3 force the boat off (best in direction you came from):

3.1 paddle hard

3.2 push or pry off (horizontally) with paddle or pole

3.3 helper on shore

The water was muddy and relatively high from recent rainfall, and we couldn’t see the rock, only a swirl. It was the outside of the bend. Once we were on it, there was some spinning on the boat’s center, up to a point. Hull looked bad.

The helper lady told us there was a large cuboid boulder that’s typically easily visible. I checked Google Earth, and the lower water conditions on the image’s date allow you to see some of the boulders, although the view is somewhat hidden by trees. UTM (WGS 84) position: 14 R 650193 3335564 (downstream end of McKinney Roughs Nature Park, TX)

Getting out with grace?
We had 25’ painters, but I should probably buy a throw bag that holds a longer line.

But how do you get out of the boat without tipping it over completely? I never practiced that!

You develop a feel for what the boat
might do when you step out of it.

Talk to your partner, explaining what you will try, and update that info as you do it.

I may use my paddle to probe to see if the rock will provide a place for me to stand. Then I assess what it appears might happen when I step out onto the rock. If it may free the boat, I make plans to keep ahold of it until I can reboard. Otherwise, I step out and try to slide or shake the boat loose. Very important to avoid having the current jump an upstream gunwale and pin the boat.

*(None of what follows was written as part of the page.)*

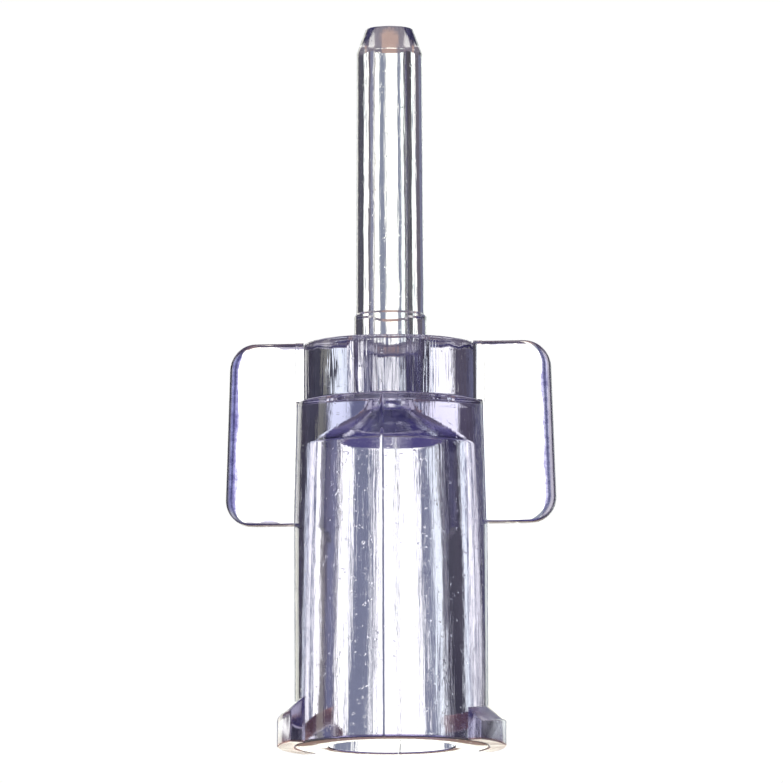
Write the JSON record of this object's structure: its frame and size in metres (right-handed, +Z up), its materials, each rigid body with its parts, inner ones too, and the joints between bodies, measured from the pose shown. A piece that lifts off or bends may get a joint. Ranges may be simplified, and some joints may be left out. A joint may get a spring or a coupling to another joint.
{
  "type": "winged luer cannula",
  "caption": "Clear plastic blunt cannula on a winged female luer-lock hub, pushed onto a male luer to direct suction, rinse or fluid.",
  "frame": {"origin": "centre of the socket's mouth face", "axes": "+Z up the fluid path from the mouth to the cannula's tip, X along the two wings, +Y away from the front"},
  "size_m": [0.0114, 0.0066, 0.0247],
  "materials": {
    "clear_hub": "gloss",
    "clear_tube": "gloss",
    "cured_adhesive": "satin"
  },
  "bodies": {
    "root": {"cannula_tube": "clear_tube", "hub_collar": "clear_hub", "bond_ring": "cured_adhesive", "hub_barrel": "clear_hub", "wing_left": "clear_hub", "wing_right": "clear_hub", "lock_lug_left": "clear_hub", "lock_lug_right": "clear_hub"}
  },
  "joints": []
}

Once the boat is loose, you may need to be very quick and very graceful to jump back in. Or, you may have to jump into the river bottom and then, with your partner counterbalancing, clamber back in.

When we’re paddling moving water we carry two 12 ft poles in the boat. They have saved us a few times when stuck on rocks.

If you high center on a boulder in deep, fast moving water(waterfall just down stream is ideal); be sure to let your paddling partners know.

Then your friends can capture your “dumb canoe tricks” with snapshots, or video, for “future reference”.

Great entertainment value, and educational too.



I Remember a Certain Situation…

– Last Updated: Nov-11-13 8:22 AM EST –

....similar to Bob's description in which HE helped us out of such a situation (minus the waterfall). Video of that would be VERY helpful, too bad no one got any!

In a solo it's much easier to shift weight around and "Scoot" one way or another taking care to keep gunnel leaned downstream, and paddle downstream, or at least not upstream of a broached boat. But in our situation, we were wedged amidship so tightly that we had to vacate the boat and my bow partner had to climb out and be "Reeled" in with tow rope. Then, the boat got away and was a lesson in how a canoe can navigate the rapids by itself minus paddlers!

One other time I recall a "Pin" on the Current River on an old wood piling from an ancient bridge (It's still there in the Pulltite to Round Spring stretch). We leaned toward it and scooted a bit at a time and finally got far enough that the bow swung downstream and released us. Sure wish our friends had videoed that one too!